Here is how I know, I am finally no longer a work in progress but a progress that's working. I did work on myself. Way before Iyanla came around and started fixing people's lives, but I knew I needed to fix mine. Something was definitely a miss. Not to beat a dead horse, but my 30's have been rocky at best, and how I got through is truly a victory through the grace of God.
However, that kind of stuff changes you, inside and out. The point is I wanted help and I got it. I worked on being whole, opening up from past hurts, loving myself despite all that has happened. Not punishing my self thinking how could God do this to me, and what did I do to deserve this. What I learned is I am beautifully and wondrously made, and all things happen for a reason.
I asked for answer and I got them. Not right away, and the SHIT and MUCK, and dirty low down stuff I had to go through to get through, was real in these streets, but I sit here with a smile on my face as I type this. Because, I asked and HE answered and continues to answer. With the help of a therapist, and THE WORD I was able to find myself again. The new me, the me that I have always wanted to be. The adult me, the I have put away childish things to live the life I am supposed to live me. No more running from what I know I am capable of, but running toward my goals. With a fresh new perspective that no one can steal from me. One of my favorite sayings is, "you can't steal my joy, cause you didn't give it to me."
Not only that, I met someone, and I met someone I really like. I'm not jumping the gun, but this has been a long time coming, for the first time, in a while. I am not afraid of being hurt, I am totally 100 percent myself, and equally vulnerable, and I love it. I'm open, I'm full. This is awesome!

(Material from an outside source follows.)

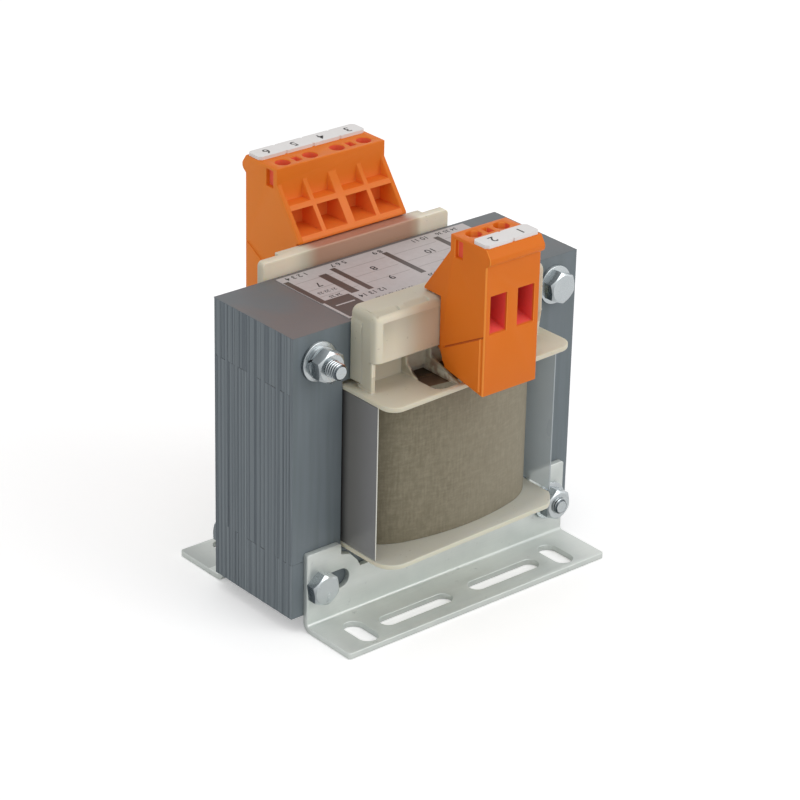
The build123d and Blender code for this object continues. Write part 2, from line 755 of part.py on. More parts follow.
def leads(side, places):
    """Stiff lead-outs that rise from the coil through the flange opening to the bar tails."""
    start_reach = core_face + lead_start
    lead_reach = bar_reach - bar_thickness / 2 - lead_diameter / 2 - layer_clearance
    with BuildPart() as wires:
        for x in places:
            start_x = x * lead_spread
            with BuildLine() as route:
                Polyline((start_x, -side * start_reach, coil_top + coil_end_clearance),
                         (start_x, -side * start_reach, flange_top),
                         (x, -side * lead_reach, flange_top + lead_cross_height),
                         (x, -side * lead_reach, chin_bottom))
            with BuildSketch(Plane(route.line @ 0, z_dir=route.line % 0)):
                Circle(lead_diameter / 2)
            sweep(path=route.line, transition=Transition.RIGHT)
    return wires


front_places = pole_places(front_poles, front_block_x)
rear_places = pole_places(rear_poles, rear_block_x)

front_clamp_cages = clamp_cages(1, front_places)
front_clamp_cages.part.label = "front_clamp_cages"
export_step(front_clamp_cages.part, "parts/front_clamp_cages.step")

rear_clamp_cages = clamp_cages(-1, rear_places)
rear_clamp_cages.part.label = "rear_clamp_cages"
export_step(rear_clamp_cages.part, "parts/rear_clamp_cages.step")

front_terminal_screws = terminal_screws(1, front_places)
front_terminal_screws.part.label = "front_terminal_screws"
export_step(front_terminal_screws.part, "parts/front_terminal_screws.step")

rear_terminal_screws = terminal_screws(-1, rear_places)
rear_terminal_screws.part.label = "rear_terminal_screws"
export_step(rear_terminal_screws.part, "parts/rear_terminal_screws.step")

front_current_bars = current_bars(1, front_places)
front_current_bars.part.label = "front_current_bars"
export_step(front_current_bars.part, "parts/front_current_bars.step")

rear_current_bars = current_bars(-1, rear_places)
rear_current_bars.part.label = "rear_current_bars"
export_step(rear_current_bars.part, "parts/rear_current_bars.step")

secondary_leads = leads(1, front_places)
secondary_leads.part.label = "secondary_leads"
export_step(secondary_leads.part, "parts/secondary_leads.step")

primary_leads = leads(-1, rear_places)
primary_leads.part.label = "primary_leads"
export_step(primary_leads.part, "parts/primary_leads.step")


def foot_bracket(side):
    """Folded sheet foot with slotted holes, held by the two lower core bolts."""
    foot_reach = core_face + foot_width
    tab_height = core_lift + tab_rise
    step_height = core_lift + step_rise
    slope_height = core_lift + slope_rise
    saddle_height = core_lift + saddle_rise
    tab_inner = hole_x - tab_span
    step_inner = hole_x - step_span
    slope_inner = hole_x - slope_span
    saddle_half = hole_x - saddle_span
    slot_row = core_face + slot_offset
    end_slot_x = core_side - end_slot_inset
    long_slot_outer = end_slot_x - end_slot_width / 2 - slot_land
    left_end = -(core_side - left_end_inset)
    bracket_length = core_side - right_end_inset - left_end
    with BuildPart() as bracket:
        with BuildSketch(section(side, side * (left_end + bracket_length / 2))):
            with BuildLine():
                Polyline((core_face, 0), (foot_reach, 0), (foot_reach, sheet),
                         (core_face + sheet, sheet), (core_face + sheet, tab_height),
                         (core_face, tab_height), close=True)
            make_face()
        extrude(amount=bracket_length / 2, both=True)
        # The fold
        along = bracket.edges().filter_by(Axis.X)
        inside = along.sort_by_distance((0, -side * (core_face + sheet), sheet))[0]
        fillet(inside, radius=bend_radius)
        outside = bracket.edges().filter_by(Axis.X).sort_by_distance((0, -side * core_face, 0))[0]
        fillet(outside, radius=bend_radius + sheet)
        # Outline of the upright leg: low in the middle, with a tab round each bolt
        with BuildSketch(outward(side).offset(core_face)):
            with BuildLine():
                Polyline((-tab_inner, tab_height), (-tab_inner, step_height),
                         (-step_inner, step_height - step_fall), (-slope_inner, slope_height),
                         (-saddle_half, saddle_height), (saddle_half, saddle_height),
                         (slope_inner, slope_height), (step_inner, step_height - step_fall),
                         (tab_inner, step_height), (tab_inner, tab_height), close=True)
            make_face()
            slot_middle = hole_x + (leg_slot_outward - leg_slot_inward) / 2
            with Locations((-slot_middle, low_hole_z), (slot_middle, low_hole_z)):
                SlotOverall(leg_slot_inward + leg_slot_outward, leg_slot_height)
        extrude(amount=sheet, mode=Mode.SUBTRACT)
        # Slots in the foot
        with BuildSketch(Plane.XY):
            with Locations((-end_slot_x, -side * slot_row), (end_slot_x, -side * slot_row)):
                SlotOverall(end_slot_length, end_slot_width, rotation=90)
            long_middle = (long_slot_inner + long_slot_outer) / 2
            with Locations((-long_middle, -side * slot_row), (long_middle, -side * slot_row)):
                SlotOverall(long_slot_outer - long_slot_inner, long_slot_width)
        extrude(amount=sheet, mode=Mode.SUBTRACT)
        # Rounded corners
        foot_corners = bracket.edges().filter_by(Axis.Z).filter_by(
            lambda e: abs(abs(e.center().Y) - foot_reach) < 0.01)
        fillet(foot_corners, radius=foot_corner)
        tab_corners = bracket.edges().filter_by(Axis.Y).filter_by(
            lambda e: abs(e.center().Z - tab_height) < 0.01)
        fillet(tab_corners, radius=tab_corner)
    return bracket


front_foot_bracket = foot_bracket(1)
front_foot_bracket.part.label = "front_foot_bracket"
export_step(front_foot_bracket.part, "parts/front_foot_bracket.step")

rear_foot_bracket = foot_bracket(-1)
rear_foot_bracket.part.label = "rear_foot_bracket"
export_step(rear_foot_bracket.part, "parts/rear_foot_bracket.step")

# Core bolts: x, z, the side of the head, the seats of the head and the nut, and the bolt's length
high_seat = core_face
low_seat = core_face + sheet
high_length = core_stack + high_overlength
low_length = core_stack + low_overlength
bolts = (
    (-hole_x, high_hole_z, -1, high_seat + washer_thickness, high_seat + washer_thickness, high_length),
    (hole_x, high_hole_z, 1, high_seat + washer_thickness, high_seat + washer_thickness, high_length),
    (-hole_x, low_hole_z, 1, low_seat, low_seat + washer_thickness, low_length),
    (hole_x, low_hole_z, -1, low_seat, low_seat + washer_thickness, low_length),
)
hex_radius = hex_across_flats / 3 ** 0.5

with BuildPart() as core_bolts:
    for x, z, side, head_seat_reach, nut_seat_reach, bolt_length in bolts:
        with BuildSketch(outward(side, x).offset(head_seat_reach)):
            with Locations((0, z)):
                RegularPolygon(hex_radius, 6, rotation=head_turn)
        extrude(amount=head_height)
        with BuildSketch(outward(side, x).offset(head_seat_reach)):
            with Locations((0, z)):
                Circle(bolt_diameter / 2)
        extrude(amount=-bolt_length)
    head_tops = core_bolts.faces().filter_by(Axis.Y).filter_by(
        lambda f: low_seat + head_height / 2 < abs(f.center().Y) < low_seat + 2 * head_height)
    chamfer(head_tops.edges(), length=hex_edge)
core_bolts.part.label = "core_bolts"
export_step(core_bolts.part, "parts/core_bolts.step")

with BuildPart() as core_nuts:
    for x, z, side, head_seat_reach, nut_seat_reach, bolt_length in bolts:
        with BuildSketch(outward(-side, x).offset(nut_seat_reach)):
            with Locations((0, z)):
                RegularPolygon(hex_radius, 6, rotation=nut_turn)
                Circle(bolt_diameter / 2 + nut_clearance, mode=Mode.SUBTRACT)
        extrude(amount=nut_height)
core_nuts.part.label = "core_nuts"
export_step(core_nuts.part, "parts/core_nuts.step")

with BuildPart() as core_washers:
    for x, z, side, head_seat_reach, nut_seat_reach, bolt_length in bolts:
        for face, seat in ((side, head_seat_reach), (-side, nut_seat_reach)):
            if seat not in (high_seat, low_seat):
                with BuildSketch(outward(face, x).offset(seat - washer_thickness)):
                    with Locations((0, z)):
                        Circle(washer_diameter / 2)
                        Circle(bolt_diameter / 2 + washer_clearance, mode=Mode.SUBTRACT)
                extrude(amount=washer_thickness)
core_washers.part.label = "core_washers"
export_step(core_washers.part, "parts/core_washers.step")

# Rating label, a thin sheet stuck on the upper yoke
with BuildPart() as rating_label:
    with BuildSketch(Plane.XY.offset(core_top)):
        with Locations((label_x, 0)):
            Rectangle(label_width, core_stack - 2 * label_margin)
    extrude(amount=label_thickness)
rating_label.part.label = "rating_label"
export_step(rating_label.part, "parts/rating_label.step")
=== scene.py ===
# %% [markdown]
# # An open transformer on slotted feet
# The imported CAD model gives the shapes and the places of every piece. This lesson gives them the
# surfaces of the real thing: stacked sheet edges, milky moulded nylon, orange terminal blocks,
# zinc plating and a printed label. Everything is in metres and in the frame of the CAD model.

# %% Load the frame and note its size
import math
import random

import bpy
from mathutils import Matrix, Vector
from mathutils.bvhtree import BVHTree


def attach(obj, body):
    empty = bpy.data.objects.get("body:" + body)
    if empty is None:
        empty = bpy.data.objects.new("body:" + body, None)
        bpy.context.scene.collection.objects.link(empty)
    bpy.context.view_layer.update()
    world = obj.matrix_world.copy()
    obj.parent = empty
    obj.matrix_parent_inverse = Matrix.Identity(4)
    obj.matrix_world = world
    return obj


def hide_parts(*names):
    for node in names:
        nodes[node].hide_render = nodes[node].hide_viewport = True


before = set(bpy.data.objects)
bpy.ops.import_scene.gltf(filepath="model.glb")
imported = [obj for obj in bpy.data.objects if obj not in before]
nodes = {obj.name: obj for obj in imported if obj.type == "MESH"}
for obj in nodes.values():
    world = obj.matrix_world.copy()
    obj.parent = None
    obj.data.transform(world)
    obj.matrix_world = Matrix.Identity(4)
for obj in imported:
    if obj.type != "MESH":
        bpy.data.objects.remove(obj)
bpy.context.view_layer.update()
MM = 0.001

# %% Sizes that several cells share, in millimetres
LEG = 14.0                          # width of an outer leg, of a yoke and of a window
CORE_WIDTH = 6 * LEG
CORE_BOTTOM, CORE_TOP = 3.9, 73.9
BOLT_X = 35.0
HIGH_BOLT_Z, LOW_BOLT_Z = 66.9, 10.9
BOLT_DIAMETER = 4.0
STRIP_TOP = 95.0
LABEL_TOP = 74.05
FRONT_POLES = (4.2, -3.8)           # x of the poles, in the order of their numbers
REAR_POLES = (13.2, 5.2, -2.8, -10.8)
SMALLEST_STEP = 0.002               # points nearer than this are one point

# %% [markdown]
# ## The camera
# The photograph looks down at the front left corner through a long lens. The place and the
# direction were fitted to corners of the core and the feet, so the picture and the model lie on
# each other.

# %% Camera
azimuth, elevation, roll = (math.radians(angle) for angle in (-40.417, 25.684, 1.326))
back = Vector((math.sin(azimuth) * math.cos(elevation), -math.cos(azimuth) * math.cos(elevation),
               math.sin(elevation)))
level = Vector((math.cos(azimuth), math.sin(azimuth), 0))
upright = back.cross(level)
right = level * math.cos(roll) + upright * math.sin(roll)
up = upright * math.cos(roll) - level * math.sin(roll)
camera_data = bpy.data.cameras.new("camera")
camera_data.lens = 135.92
camera_data.sensor_width = 36
camera = bpy.data.objects.new("camera", camera_data)
camera.matrix_world = (Matrix.Translation((-0.410711, -0.483752, 0.346760))
                       @ Matrix((right, up, back)).transposed().to_4x4())
bpy.context.scene.collection.objects.link(camera)
bpy.context.scene.camera = camera
print("camera", [round(v, 3) for v in camera.matrix_world.translation])

# %% [markdown]
# ## Painting with expressions
# A material is easier to read as arithmetic than as a list of nodes. A Reading is one socket
# whose value varies over a surface, and plus, minus, times and the comparisons on it add Math
# nodes. A Paint is one material: it makes any other node from its type, its settings and its
# inputs.

# %% The Reading and Paint classes


class Reading:
    """A value that varies over a surface."""

    def __init__(self, paint, socket):
        self.paint = paint
        self.socket = socket

    def math(self, operation, first, second=0.0):
        return self.paint.node("ShaderNodeMath", {"operation": operation}, {0: first, 1: second})

    def __add__(self, other):
        return self.math("ADD", self, other)

    __radd__ = __add__

    def __sub__(self, other):
        return self.math("SUBTRACT", self, other)

    def __rsub__(self, other):
        return self.math("SUBTRACT", other, self)

    def __neg__(self):
        return self.math("SUBTRACT", 0.0, self)

    def __abs__(self):
        return self.math("ABSOLUTE", self)

    def __mul__(self, other):
        return self.math("MULTIPLY", self, other)

    __rmul__ = __mul__

    def __gt__(self, other):
        return self.math("GREATER_THAN", self, other)

    def __lt__(self, other):
        return self.math("LESS_THAN", self, other)

    def larger(self, other):
        return self.math("MAXIMUM", self, other)

    def ramp(self, low, high):
        """0 at low, 1 at high, smooth between them."""
        return self.paint.node("ShaderNodeMapRange", {"interpolation_type": "SMOOTHSTEP"},
                               {"Value": self, "From Min": low, "From Max": high})

    def fall(self, low, high):
        """1 at low, 0 at high, smooth between them."""
        return 1 - self.ramp(low, high)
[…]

So right now I wanna take this moment so send a little prayer up for each of you reading this blog, and a continued prayer for those who are close to me. That you know that there is a purpose for your life, and that God will never leave you or forsake you. You only have this life, so live it like it's your last. Don't put off until tomorrow, what you could do today, because tomorrow is not promised. I ask for a covering over each of you, that you can see clearly as to what it is your supposed to do in this life. I pray for Wholeness, oneness, and team work, with what ever person you are dealing with, and knowing your OWN self worth.
A smile goes a long way! Remember it could always be worse :)!